At the edge of Salisbury Plain in south Wiltshire, the great monument of Stonehenge is the most famous prehistoric site in Europe, and amongst the top relics from this period anywhere in the world. Dating from around 2500 BC, the henge is by far the most spectacular of many ancient sites in this part of the county, which include burial mounds, ditches, pathways and other henges, and has been a place of pilgrimage and rituals ever since its creation, albeit interrupted by periods of relative disuse.
Today, the henge is a World Heritage Site (along with nearby Avebury) and is amongst the most popular of more than 400 locations managed by English Heritage. Recent changes to the visitor arrangements included removing a section of the adjacent road, the A344, and construction of a new visitor centre, 1.5 miles away, from where people may either walk or take a free shuttle bus. Touching the stones and entering the circle are no longer permitted, apart from at special occasions like solstices and equinoxes; instead the monument can only be seen along a fenced loop path, a quarter of a mile long, which at its closest is 35 feet from the stones, but on the far side moves well away, an arrangement that does at least enable taking of photographs generally without any other people in the frame, though does make most search images rather similar as they are from the same angle. The visitor centre includes a museum, and has a few exterior exhibits, but the stones can be seen from all directions in only half an hour or so. The deep sense of spirituality that many experience at the henge is best appreciated at quieter times - since at weekends and other popular periods there may be hundreds of people here.
Entry prices for Stonehenge are amongst the most expensive for English Heritage properties, at £15.50 per adult. The new visitor centre opened late 2013 following several decades of debate about the best way to manage and protect the monument; two questions in particular were how to control the ever increasing visitor numbers, currently over one million per year, and what should be done about the main road, which passed within 50 feet of the outer ditch. The chosen solution also involved removing the nearest quarter mile of the roadway, replacing with grass up to the junction with the A303, and making another 1.5 miles for pedestrians or shuttlebuses only, back to the junction with the A360.
Over 95% of people choose the bus, a five minute journey to a parking area by the start of the circular path, which is paved for its closest approach to the stones, on the west side, then grassy as it moves further away, round to the east. The last section of path passes right beside a detached monolith, the 4.3 metre high Heel Stone, and also close to another isolated component, the lying Slaughter Stone. Both these are aligned with the centre of the circle and with the initial part of the Avenue, an ancient pathway to the northeast - and also with the sunset of the winter solstice and the sunrise of the summer solstice.
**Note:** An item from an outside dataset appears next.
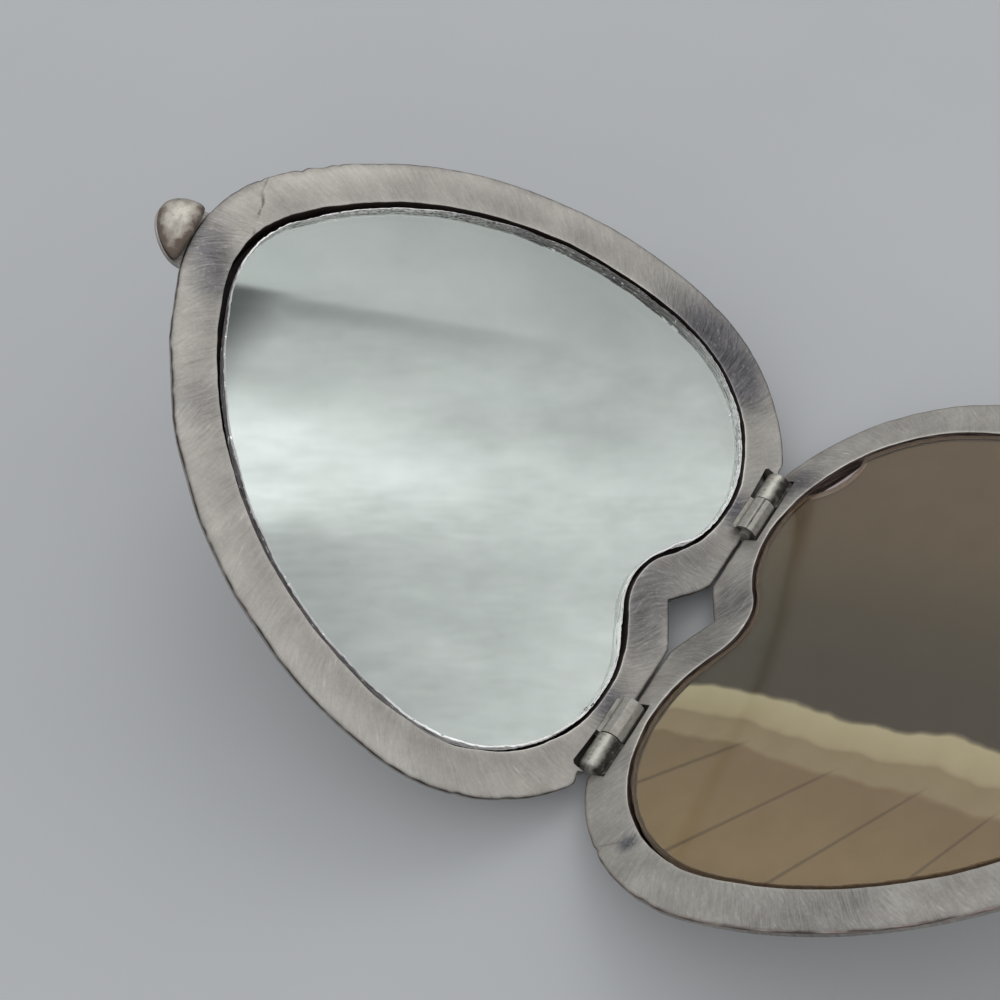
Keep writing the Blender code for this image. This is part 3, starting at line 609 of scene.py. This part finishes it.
# Bead catch: half an egg of pewter on the lug, that the closed picture leaf snaps behind. It was cast, left
# rough, and has gone brown in its dents. Painted shade darkens it low down by the lug, at both ends and on the
# side against the rim, and a painted highlight lightens its crown.
BEAD_LOW = (0.02, -0.25)
BEAD_HALF, BEAD_REACH, BEAD_HEIGHT = 3.15, 4.62, 2.6


def bead():
    """Egg about a point inside it: each direction reaches the smallest of the egg's skin, the flat towards the rim
    and the flat on the lug, blended by a power mean so that the corners are round, and dented by waves. The skin
    is found by halving the way along each direction."""
    heart_of_bead = np.array((0.0, 1.5, 0.7))
    up = np.linspace(-0.5, 0.5, 62)[1:-1, None] * np.pi
    round_ = np.arange(120)[None] * 2 * np.pi / 120
    way = np.stack(np.broadcast_arrays(np.cos(up) * np.cos(round_), np.cos(up) * np.sin(round_), np.sin(up)), -1)

    def skin(direction):
        near, far = np.zeros(direction.shape[:-1]), np.full(direction.shape[:-1], 8.0)
        for _ in range(40):
            middle = (near + far) / 2
            x, y, z = np.moveaxis(heart_of_bead + middle[..., None] * direction, -1, 0)
            swell = np.clip((1 + 0.3 * x / BEAD_HALF) / 1.3, 0.05, None)
            egg = (x / BEAD_HALF) ** 2 + (y / (BEAD_REACH * swell)) ** 2 + (z / (BEAD_HEIGHT * swell)) ** 2
            inside = egg < 1
            near, far = np.where(inside, middle, near), np.where(inside, far, middle)
        to_rim = (heart_of_bead[1] - BEAD_LOW[0]) / np.clip(-direction[..., 1], 1e-6, None)
        to_lug = (heart_of_bead[2] - BEAD_LOW[1]) / np.clip(-direction[..., 2], 1e-6, None)
        reach = (near**-6.0 + to_rim**-6.0 + to_lug**-6.0) ** (-1 / 6.0)
        dent = waves(direction[..., 0] * 3 + direction[..., 2], direction[..., 1] * 3, 2.6, 51)
        fine = waves(direction[..., 0] * 3 - direction[..., 2] * 2, direction[..., 1] * 3, 0.9, 53)
        return reach * (1 + 0.022 * dent + 0.008 * fine)

    poles = np.array([(0.0, 0.0, -1.0), (0.0, 0.0, 1.0)])
    shape = heart_of_bead + skin(way)[..., None] * way
    tips = heart_of_bead + skin(poles)[:, None] * poles
    origin, along, out = bead_frame()

    def placed(points):
        return np.concatenate((origin + points[..., :1] * along + points[..., 1:2] * out,
                               points[..., 2:] + RIM_LEVEL), -1)

    x, y, z = np.moveaxis(shape, -1, 0)
    # Brown patina in the dents; painted shade low down by the lug, on the side against the rim and at both ends; a
    # painted highlight on the crown.
    hollow = 0.25 * np.clip(-waves(way[..., 0] * 3 + way[..., 2], way[..., 1] * 3, 2.6, 51), 0, 1)
    hollow += 1.4 * bump(z + 0.3, 1.35) + 1.2 * bump(y, 0.7)
    hollow += 0.55 * bump(x + 3.0, 1.3) + 0.5 * bump(x - 2.6, 0.9) * bump(y - 3.2, 2.0)
    crown = bump(x - 0.3, 0.9) * bump(y - 2.0, 1.0)
    return closed_shell("bead", "mirror_leaf", placed(shape), (placed(tips[:1]), placed(tips[1:])),
                        np.linspace(0, 12, 121), np.linspace(0, 7, 60)[:, None],
                        grime=np.clip(hollow, 0, 1.2), worn=crown)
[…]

The oldest part of the monument is the outer, circular ditch, and the raised bank just inside, constructed around 3000 BC, though some burial mounds in the vicinity are at least 500 years older. Positioning of the stones began around 2500 BC, and two different types were used; the smaller bluestones were brought all the way from Carn Goedog in south Wales (160 miles away), while the larger and more numerous grey sarsen stones were less distant, originating from Salisbury Plain up to 20 miles north. The upright stones were erected in a 108 foot diameter circle, topped by the thinner lintel stones, while more were placed at the centre to form a horseshoe shape, with the open end to the northeast, also aligning with the sun at the solstices. A total of 75 stones were used for these arrangements. After the initial, main phase, some stones were repositioned and others added, at several stages until around 1600 BC, sometime after which the place became largely abandoned. There are 93 stones visible today out of an original total of around 160. The exact function of Stonehenge is unclear, the subject of much debate and on-going research, though it is undoubtedly related to astronomical positions. The building methods and the means by which the stones were transported are also not fully understood.